In other words, what matters most is the total end result (as in music or software engineering) and not the judging of parts for their own sake (but only in relation as to how they affect that end result). This is why it is important as an analyst to move in a backward manner. But for this to be valuable, the person must understand this holistic result first, and this is only achieved through study and knowledge. This is comparable to the analyst of software who needs to not only see the input and output relations but understand higher-level concepts and probabilistic tendencies derivable from those. In the same way the analyst of music must through his own lenses and knowledge grasp a picture of the whole in its relations between harmony, rhythm and melody derive a map of sequences of movements and balances.
Going from the general to the specific enables us to keep a holistic view in focus. It helps us place the sum of the parts over the individual parts themselves. Trying to pick out the traits first and then judging the whole by making a recapitulation of these is not only obfuscating the whole which some with a more limited understanding judge to be impossible to put in objective terms but can be deceiving of just what the true quality of this work actually is.
To illustrate this point we can observe how appreciation of many so-called progressive acts is carried out. The positive reviews of these usually entail a shopping list of traits to be filled. Tempo changes, signature changes, contrasting moods, variety of instrumentation, instrumental competence, catchy and captivating melodies perhaps, too. An album like Dream Theater’s Images and Words fits these requirements to the letter and yet the result is a messy carnival train wreck that expresses nothing in particular precisely because there is no view of the whole in mind as a musically-balanced entity, but only as a sequence of cool moments.
This phenomenon can also occur through ignorance of what music constitutes. This happens in pop and the so-called symphonic metal, which I will re-baptize with a more honest name: metal-like pop, or just metal pop. In this vein, an album like Nightwish’s Endless Forms Most Beautiful is received by its fans and judged primarily in terms of how catchy it is. How effective its hooks are and how much they will like its melodies. Arguably a more musically honest affair than the pseudo prog of Dream Theater, this reduces music to only one of its many aspects and judges the whole by its effectiveness.
Finally, I would like to mention the often mis-appreciated Obscura by Gorguts. Ignorant and pretentious journalist twats like Anthony Fantano spewing almost nonsensical and musically irrelevant descriptions such as “intense technicality”, “noisy surprises” and “dizzying structures” of Gorguts’ music in Coloured Sands represent the epitome of the post-modernist hipster’s appreciation of the band’s music. While popular arguments in favor of Obscura include how “technical” it is (while most fans barely even grasp what this actually entails, they think it has to do with how difficult it is to play or hear), how foreboding its atmosphere is while remaining “brutal” (an obviously superficial judgement of quality) or even worse, how “original” (by which they mean different) it is. They’ve basically reduced a masterpiece to “difficult to play and listen to, brutal and quite different from most stuff out there”.
The merits of Obscura are far more subtle than that, as are any real merits resulting from true excellence.

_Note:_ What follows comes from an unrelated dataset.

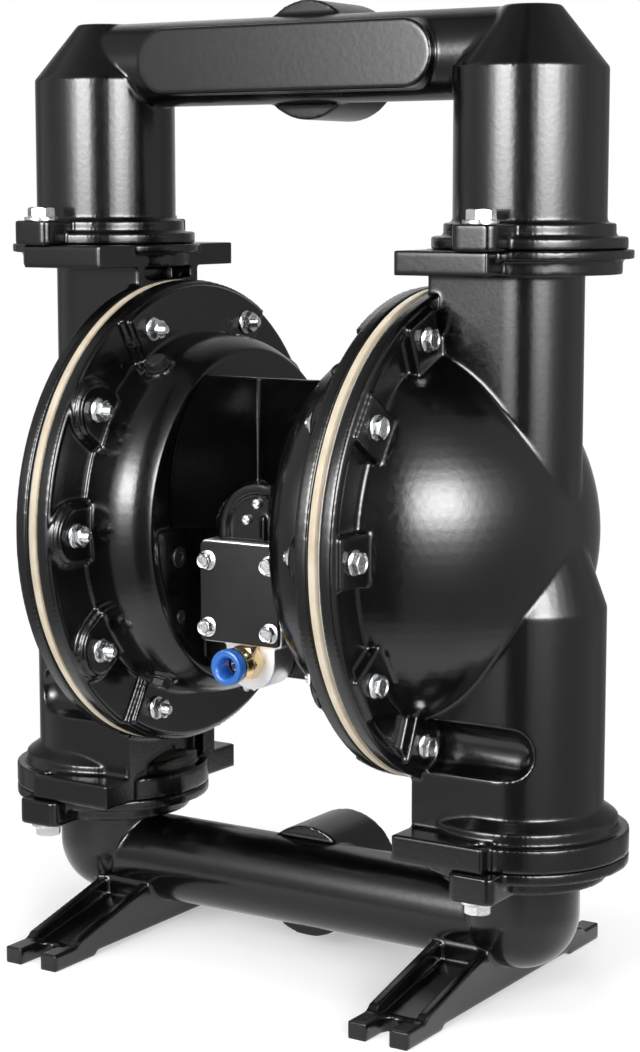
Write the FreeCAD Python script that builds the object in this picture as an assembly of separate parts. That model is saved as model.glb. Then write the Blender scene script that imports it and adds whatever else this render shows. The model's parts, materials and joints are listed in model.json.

The degree to which it sounds superficially different comes from a use of the riff that I would call mystical. That is to say, the riffs and their harmony here no longer represent what they traditionally do, but they remain significant in terms of the operations they build in the context of their neighboring riffs. They stop being translucent symbols that show the way into a harmonic and melodic conclusion and they become opaque, acquiring new meaning — a specific musical function dictated by their author– determined by their positions at different moments that instead causes the mind to reach that conclusion on its own through coherent indirection and dissimilitude of expression within a consistent language. In this, Obscura is the death metal counterpart to Darkthrone’s Transilvanian Hunger.
Stepping away from the dynamic picture that music is and listening for the total results and relations in the big picture enable us to know exactly what to look for as explanations for these. In a way it implies focusing on an interplay between the subjective (our impressions of the whole) and the objective (the music structures themselves) to locate music — itself an expression of beauty, to which the dichotomy of objective and subjective is inapplicable — somewhere in between.